### TASK INSTRUCTIONS
Extract all of the data and reproduce it precisely.

### DATA SEGMENT
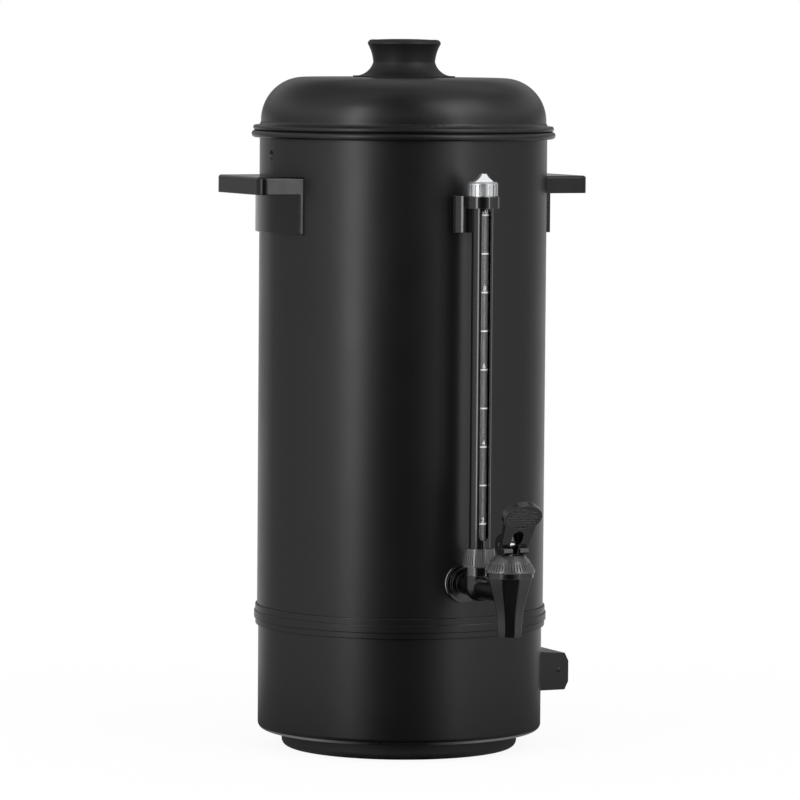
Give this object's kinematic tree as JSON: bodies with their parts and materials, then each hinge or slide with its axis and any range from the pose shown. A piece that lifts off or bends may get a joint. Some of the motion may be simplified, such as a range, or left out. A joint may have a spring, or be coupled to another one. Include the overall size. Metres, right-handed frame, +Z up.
{
  "type": "hot water urn",
  "caption": "Tall cylindrical hot water urn: single-wall drum on a round base, domed lid with a waisted knob, side handles, slotted sight gauge with a scale, and a lever tap.",
  "frame": {"origin": "on the drum's axis, at the surface that the foot ring stands on", "axes": "+Z up along the drum's axis; the tap and sight gauge face -Y; the handles lie along X and the control box is on +X"},
  "size_m": [0.268, 0.3252, 0.5281],
  "materials": {
    "drum_paint": "matte black powder coat",
    "black_plastic": "satin to gloss black moulding",
    "foot_plastic": "fine-grained black moulding",
    "fitting_chrome": "bright plated cap and socket",
    "gauge_glass_clear": "clear tube",
    "seal_rubber": "translucent grey silicone",
    "fastener_steel": "zinc-plated or stainless fastener",
    "heater_aluminium": "cast and machined",
    "element_sheath": "heat-tinted sheath",
    "sensor_body": "phenolic moulding",
    "terminal_ceramic": "unglazed white",
    "inlet_brass": "bare contact pins",
    "lamp_red": "tinted lens"
  },
  "bodies": {
    "urn": {"base_housing": "drum_paint", "base_screws": "fastener_steel", "bonnet_seal": "seal_rubber", "bottom_plate": "fastener_steel", "bracket_screw": "fastener_steel", "bracket_seal": "seal_rubber", "control_box": "black_plastic", "control_box_screws": "fastener_steel", "foot_ring": "foot_plastic", "gauge_bracket": "black_plastic", "gauge_glass": "gauge_glass_clear", "gauge_guard": "black_plastic", "gauge_nut": "black_plastic", "gauge_seals": "seal_rubber", "gauge_socket": "fitting_chrome", "handle_screws": "fastener_steel", "handle_seals": "seal_rubber", "heater_clamp": "fastener_steel", "heater_nut": "fastener_steel", "heater_plate": "heater_aluminium", "heater_stud": "fastener_steel", "heating_element": "element_sheath", "indicator_lamp": "lamp_red", "joint_band": "drum_paint", "left_handle": "black_plastic", "power_inlet": "black_plastic", "power_inlet_pins": "inlet_brass", "power_inlet_screws": "fastener_steel", "right_handle": "black_plastic", "switch_body": "black_plastic", "tank": "drum_paint", "tap_body": "black_plastic", "tap_bonnet": "black_plastic", "tap_inner_nut": "black_plastic", "tap_inner_seal": "seal_rubber", "tap_outer_seal": "seal_rubber", "terminal_block": "terminal_ceramic", "thermal_cutout": "sensor_body", "thermostat": "sensor_body"},
    "lid": {"lid": "drum_paint", "lid_knob": "black_plastic", "lid_knob_washer": "fastener_steel", "lid_knob_screw": "fastener_steel"},
    "valve": {"valve_stem": "fastener_steel", "valve_cup": "seal_rubber", "lever_pin": "fastener_steel", "valve_spring": "fastener_steel"},
    "lever": {"tap_lever": "black_plastic"},
    "gauge_cap": {"gauge_cap": "fitting_chrome"},
    "rocker": {"rocker": "black_plastic"}
  },
  "joints": [
    {"name": "lid_lift", "type": "slide", "parent": "urn", "child": "lid", "axis": [0, 0, 1], "range_m": [0, 0.15]},
    {"name": "valve_lift", "type": "slide", "parent": "urn", "child": "valve", "axis": [0, 0, 1], "range_m": [0, 0.00314], "stiffness_N_per_m": 400, "springref_m": -0.006, "deforming": ["valve_spring"]},
    {"name": "lever_turn", "type": "hinge", "parent": "valve", "child": "lever", "pos_m": [0, -0.186, 0.168], "axis": [1, 0, 0], "range_deg": [0, 37]},
    {"name": "cap_turn", "type": "hinge", "parent": "urn", "child": "gauge_cap", "pos_m": [0, -0.136, 0.42], "axis": [0, 0, 1], "range_deg": [0, 360]},
    {"name": "rocker_tilt", "type": "hinge", "parent": "urn", "child": "rocker", "pos_m": [0.1255, -0.009, 0.0528], "axis": [0, 0, -1], "range_deg": [0, 22]}
  ],
  "couplings": [
    {"joint": "lever_turn", "follows": "valve_lift", "rad_per_m": 200}
  ]
}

### WRITTEN ANSWER
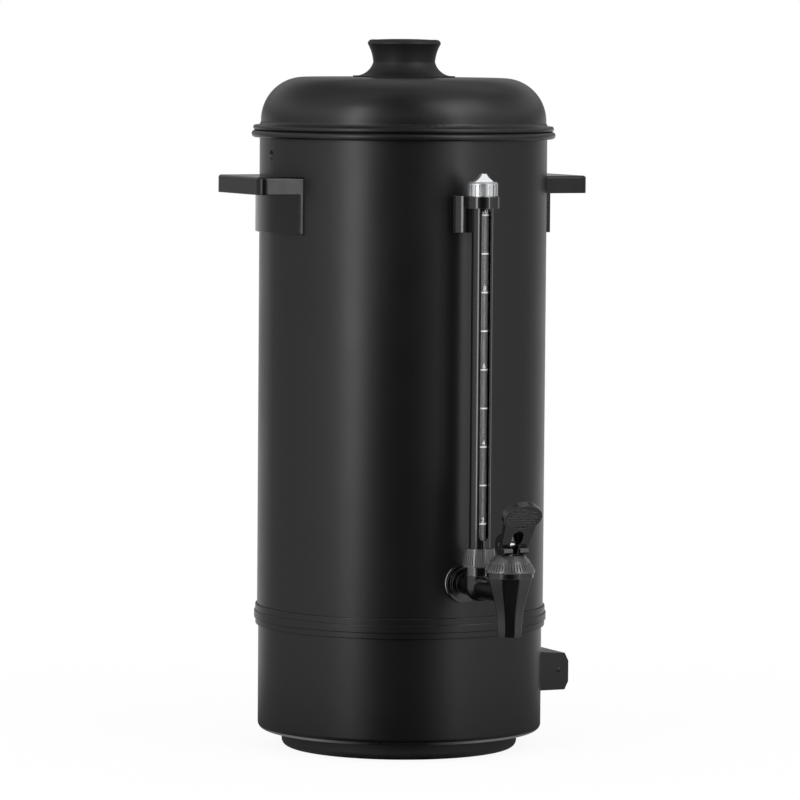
Give this object's kinematic tree as JSON: bodies with their parts and materials, then each hinge or slide with its axis and any range from the pose shown. A piece that lifts off or bends may get a joint. Some of the motion may be simplified, such as a range, or left out. A joint may have a spring, or be coupled to another one. Include the overall size. Metres, right-handed frame, +Z up.
{
  "type": "hot water urn",
  "caption": "Tall cylindrical hot water urn: single-wall drum on a round base, domed lid with a waisted knob, side handles, slotted sight gauge with a scale, and a lever tap.",
  "frame": {"origin": "on the drum's axis, at the surface that the foot ring stands on", "axes": "+Z up along the drum's axis; the tap and sight gauge face -Y; the handles lie along X and the control box is on +X"},
  "size_m": [0.268, 0.3252, 0.5281],
  "materials": {
    "drum_paint": "matte black powder coat",
    "black_plastic": "satin to gloss black moulding",
    "foot_plastic": "fine-grained black moulding",
    "fitting_chrome": "bright plated cap and socket",
    "gauge_glass_clear": "clear tube",
    "seal_rubber": "translucent grey silicone",
    "fastener_steel": "zinc-plated or stainless fastener",
    "heater_aluminium": "cast and machined",
    "element_sheath": "heat-tinted sheath",
    "sensor_body": "phenolic moulding",
    "terminal_ceramic": "unglazed white",
    "inlet_brass": "bare contact pins",
    "lamp_red": "tinted lens"
  },
  "bodies": {
    "urn": {"base_housing": "drum_paint", "base_screws": "fastener_steel", "bonnet_seal": "seal_rubber", "bottom_plate": "fastener_steel", "bracket_screw": "fastener_steel", "bracket_seal": "seal_rubber", "control_box": "black_plastic", "control_box_screws": "fastener_steel", "foot_ring": "foot_plastic", "gauge_bracket": "black_plastic", "gauge_glass": "gauge_glass_clear", "gauge_guard": "black_plastic", "gauge_nut": "black_plastic", "gauge_seals": "seal_rubber", "gauge_socket": "fitting_chrome", "handle_screws": "fastener_steel", "handle_seals": "seal_rubber", "heater_clamp": "fastener_steel", "heater_nut": "fastener_steel", "heater_plate": "heater_aluminium", "heater_stud": "fastener_steel", "heating_element": "element_sheath", "indicator_lamp": "lamp_red", "joint_band": "drum_paint", "left_handle": "black_plastic", "power_inlet": "black_plastic", "power_inlet_pins": "inlet_brass", "power_inlet_screws": "fastener_steel", "right_handle": "black_plastic", "switch_body": "black_plastic", "tank": "drum_paint", "tap_body": "black_plastic", "tap_bonnet": "black_plastic", "tap_inner_nut": "black_plastic", "tap_inner_seal": "seal_rubber", "tap_outer_seal": "seal_rubber", "terminal_block": "terminal_ceramic", "thermal_cutout": "sensor_body", "thermostat": "sensor_body"},
    "lid": {"lid": "drum_paint", "lid_knob": "black_plastic", "lid_knob_washer": "fastener_steel", "lid_knob_screw": "fastener_steel"},
    "valve": {"valve_stem": "fastener_steel", "valve_cup": "seal_rubber", "lever_pin": "fastener_steel", "valve_spring": "fastener_steel"},
    "lever": {"tap_lever": "black_plastic"},
    "gauge_cap": {"gauge_cap": "fitting_chrome"},
    "rocker": {"rocker": "black_plastic"}
  },
  "joints": [
    {"name": "lid_lift", "type": "slide", "parent": "urn", "child": "lid", "axis": [0, 0, 1], "range_m": [0, 0.15]},
    {"name": "valve_lift", "type": "slide", "parent": "urn", "child": "valve", "axis": [0, 0, 1], "range_m": [0, 0.00314], "stiffness_N_per_m": 400, "springref_m": -0.006, "deforming": ["valve_spring"]},
    {"name": "lever_turn", "type": "hinge", "parent": "valve", "child": "lever", "pos_m": [0, -0.186, 0.168], "axis": [1, 0, 0], "range_deg": [0, 37]},
    {"name": "cap_turn", "type": "hinge", "parent": "urn", "child": "gauge_cap", "pos_m": [0, -0.136, 0.42], "axis": [0, 0, 1], "range_deg": [0, 360]},
    {"name": "rocker_tilt", "type": "hinge", "parent": "urn", "child": "rocker", "pos_m": [0.1255, -0.009, 0.0528], "axis": [0, 0, -1], "range_deg": [0, 22]}
  ],
  "couplings": [
    {"joint": "lever_turn", "follows": "valve_lift", "rad_per_m": 200}
  ]
}